Intrinsic Signal Models Defined by the High-Dimensional, Small-Sample Limit

Yoh-ichi Mototake, Y-h. Taguchi

Published: 2023/4/13

Abstract

The detection of a signal variable from multiple variables that contain many noise variables is often approached as a variable selection problem under a given objective variable. This is nothing more than building a supervised model of a signal by specifying the signal as the objective variable. On the other hand, such a supervised model does not work effectively under high-dimensional and small-sample-size conditions, as the estimation of model parameters becomes indeterminate. We propose an ``intrinsic signal model'' that enables signal detection under high-dimensional and small-sample-size conditions without external signal definitions. The proposed intrinsic signal model is based on the assumption that the datasets in this world are generated from a certain dynamical system, and variables generated from dynamical systems with small correlation lengths are considered noisy variables.

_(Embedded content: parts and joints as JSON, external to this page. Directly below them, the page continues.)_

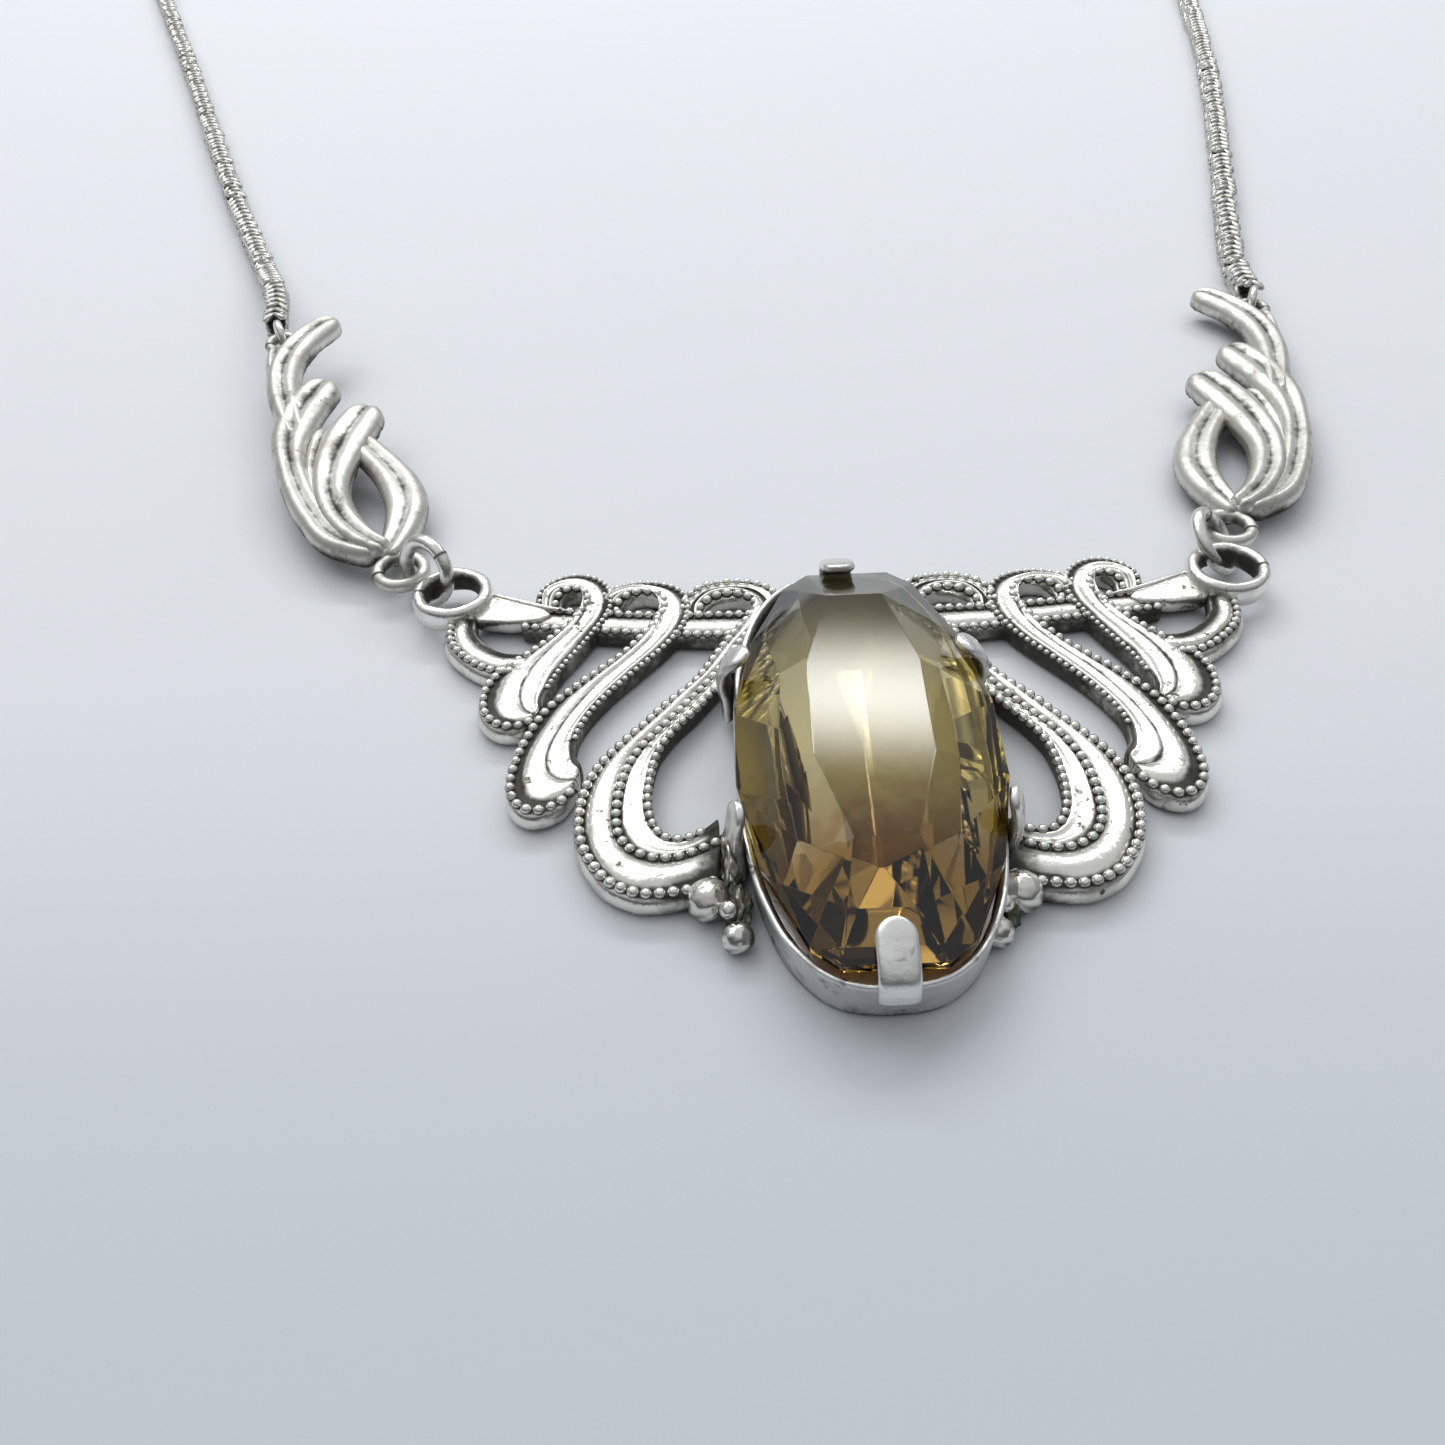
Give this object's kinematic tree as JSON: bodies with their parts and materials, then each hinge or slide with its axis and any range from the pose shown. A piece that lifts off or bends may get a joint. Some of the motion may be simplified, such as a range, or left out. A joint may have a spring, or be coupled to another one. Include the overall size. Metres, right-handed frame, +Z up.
{
  "type": "pendant necklace",
  "caption": "Necklace with an openwork scroll centrepiece holding a long faceted stone in six prongs, cast side links and two fine chains with a spring-ring clasp.",
  "frame": {"origin": "on the surface under the middle of the centrepiece and its two side links", "axes": "+Y towards the neck, +X to the right as it is looked at, +Z up out of the surface through the face of the stone"},
  "size_m": [0.1243, 0.1749, 0.0055],
  "materials": {
    "scroll_silver": "cast silver with dark patina left in the hollows",
    "collar_silver": "satin silver, lightly tarnished",
    "prong_silver": "bright silver, softly worn",
    "aged_silver": "silver with olive and green tarnish",
    "link_silver": "cast silver, polished on its ridges",
    "ring_silver": "bright drawn silver wire",
    "chain_silver": "oxidised woven silver chain",
    "clasp_silver": "polished silver",
    "spring_steel": "plain spring wire",
    "smoky_glass": "smoky citrine glass, cut in facets"
  },
  "bodies": {
    "centrepiece": {"scroll_wing_right": "scroll_silver", "scroll_wing_left": "scroll_silver", "setting_collar": "collar_silver", "bearing_ledge": "collar_silver", "stone": "smoky_glass", "prong_top": "prong_silver", "prong_bottom": "prong_silver", "prong_upper_right": "prong_silver", "prong_lower_right": "prong_silver", "prong_upper_left": "prong_silver", "prong_lower_left": "prong_silver", "granule_right_large": "aged_silver", "granule_right_small": "aged_silver", "granule_right_tiny": "aged_silver", "granule_left_large": "aged_silver", "granule_left_small": "aged_silver", "granule_left_tiny": "aged_silver", "eyelet_right": "ring_silver", "eyelet_left": "ring_silver"},
    "jump_right": {"jump_ring_right": "ring_silver"},
    "link_right": {"side_link_right": "link_silver"},
    "chain_right_body": {"chain_ring_right": "ring_silver", "chain_right": "chain_silver", "chain_coil_right": "chain_silver", "end_ring": "clasp_silver"},
    "jump_left": {"jump_ring_left": "ring_silver"},
    "link_left": {"side_link_left": "link_silver"},
    "chain_left_body": {"chain_ring_left": "ring_silver", "chain_left": "chain_silver", "chain_coil_left": "chain_silver", "clasp_body": "clasp_silver", "clasp_spring": "spring_steel", "clasp_eye": "clasp_silver"},
    "bolt": {"clasp_bolt": "clasp_silver"}
  },
  "joints": [
    {"name": "jump_ring_right_lift", "type": "hinge", "parent": "centrepiece", "child": "jump_right", "pos_m": [0.02448, -0.00021, 0.0013], "axis": [0.9681, -0.2504, 0], "range_deg": [0, 22]},
    {"name": "side_link_right_swing", "type": "hinge", "parent": "jump_right", "child": "link_right", "pos_m": [0.02503, 0.00191, 0.0013], "axis": [0, 0, 1], "range_deg": [-15, 15]},
    {"name": "chain_right_swing", "type": "hinge", "parent": "link_right", "child": "chain_right_body", "pos_m": [0.03328, 0.02831, 0.0013], "axis": [0, 0, 1], "range_deg": [-12, 12]},
    {"name": "jump_ring_left_lift", "type": "hinge", "parent": "centrepiece", "child": "jump_left", "pos_m": [-0.01944, -0.00084, 0.0013], "axis": [0.6293, 0.7771, 0], "range_deg": [0, 60]},
    {"name": "side_link_left_swing", "type": "hinge", "parent": "jump_left", "child": "link_left", "pos_m": [-0.02114, 0.00054, 0.0013], "axis": [0, 0, 1], "range_deg": [-15, 15]},
    {"name": "chain_left_swing", "type": "hinge", "parent": "link_left", "child": "chain_left_body", "pos_m": [-0.03328, 0.02531, 0.00297], "axis": [0, 0, 1], "range_deg": [-12, 12]},
    {"name": "clasp_bolt_open", "type": "hinge", "parent": "chain_left_body", "child": "bolt", "pos_m": [-0.06528, 0.13379, 0.0008], "axis": [0, 0, 1], "range_deg": [0, 50], "stiffness_Nm_per_rad": 0.0002, "springref_deg": -11.46}
  ]
}
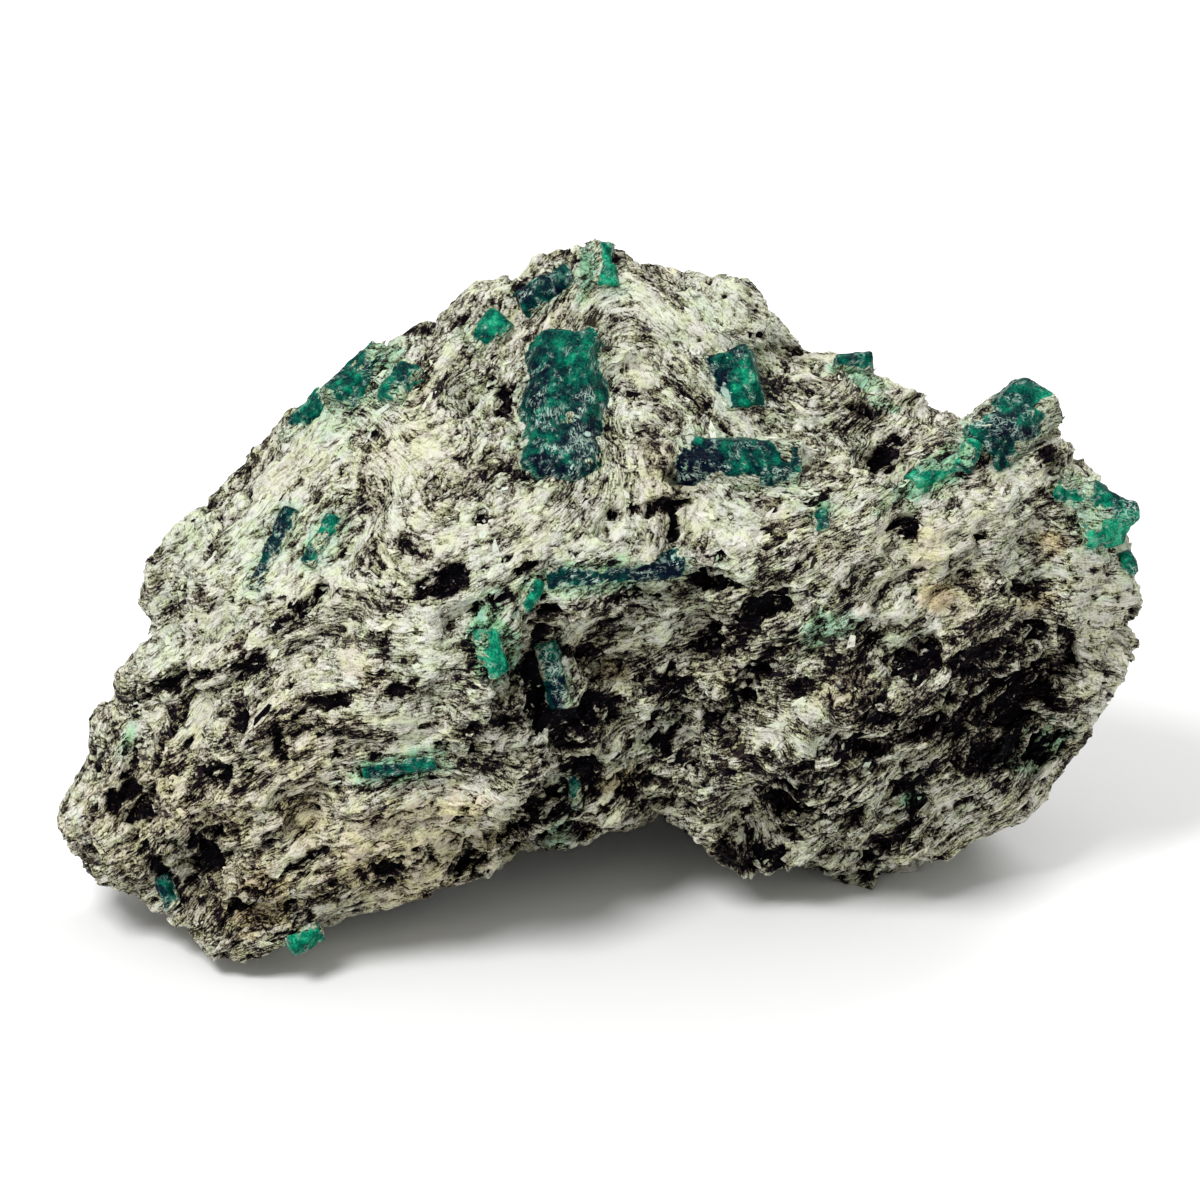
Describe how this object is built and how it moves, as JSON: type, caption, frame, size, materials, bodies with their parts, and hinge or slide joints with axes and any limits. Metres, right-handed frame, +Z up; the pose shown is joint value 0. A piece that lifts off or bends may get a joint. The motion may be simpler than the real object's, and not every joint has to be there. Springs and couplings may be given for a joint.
{
  "type": "emerald in matrix",
  "caption": "Hand specimen of silvery mica schist with green hexagonal emerald crystals set in its upper face, resting on its broken underside.",
  "frame": {"origin": "middle of the specimen's footprint, at the height of the pads that it rests on", "axes": "+X along the longest side, to the right when the crystal face is looked at, -Y towards the viewer of that face, +Z up as it rests"},
  "size_m": [0.0906, 0.0546, 0.0544],
  "materials": {
    "mica_schist": "satin",
    "emerald": "gloss"
  },
  "bodies": {
    "root": {"emerald_bead": "emerald", "emerald_cavity_blade": "emerald", "emerald_cavity_needle": "emerald", "emerald_chain": "emerald", "emerald_crest_bright": "emerald", "emerald_crest_dark": "emerald", "emerald_crest_left": "emerald", "emerald_east_bead": "emerald", "emerald_east_cluster": "emerald", "emerald_foot": "emerald", "emerald_foot_west": "emerald", "emerald_great_prism": "emerald", "emerald_horn": "emerald", "emerald_ridge_inner": "emerald", "emerald_ridge_lower": "emerald", "emerald_ridge_upper": "emerald", "emerald_seam_drop": "emerald", "emerald_seam_green": "emerald", "emerald_seam_long": "emerald", "emerald_skyline": "emerald", "emerald_slab_dark": "emerald", "emerald_slab_green": "emerald", "emerald_thin_west": "emerald", "emerald_twin_lower": "emerald", "emerald_twin_upper": "emerald", "schist_matrix": "mica_schist"}
  },
  "joints": []
}
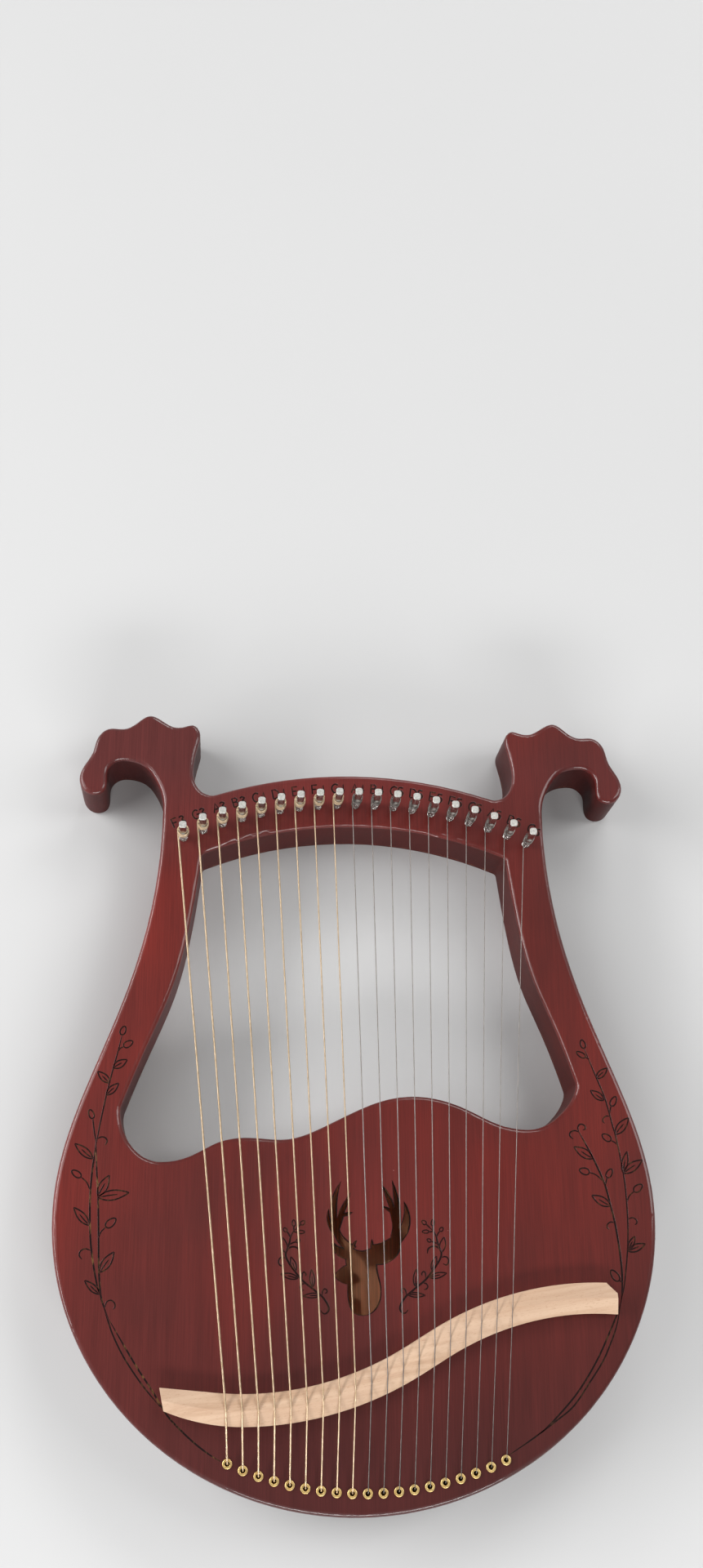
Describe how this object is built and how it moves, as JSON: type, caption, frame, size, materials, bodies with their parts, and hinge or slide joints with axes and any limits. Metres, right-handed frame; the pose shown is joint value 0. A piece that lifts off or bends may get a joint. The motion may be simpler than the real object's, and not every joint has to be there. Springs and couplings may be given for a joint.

That is, the variables that maintain the data structure generated from a dynamical system under high-dimensional and small-sample-size conditions, corresponding to the limit of a sample size of 0, are modeled as always signal variables. In this study, we showed that with such a signal model, the Taguchi method provides an effective way of detecting signals. The proposed signal model was validated by generating a dataset with a globally coupled map system, which is a high-dimensional dynamical system. Furthermore, we validated the model with Gene Expression Data which are not explicitly generated from a dynamical system; as a result, we observed a signal structure consistent with that of the signal model proposed in this study. The results suggest that the proposed signal model is valid for a wide range of datasets.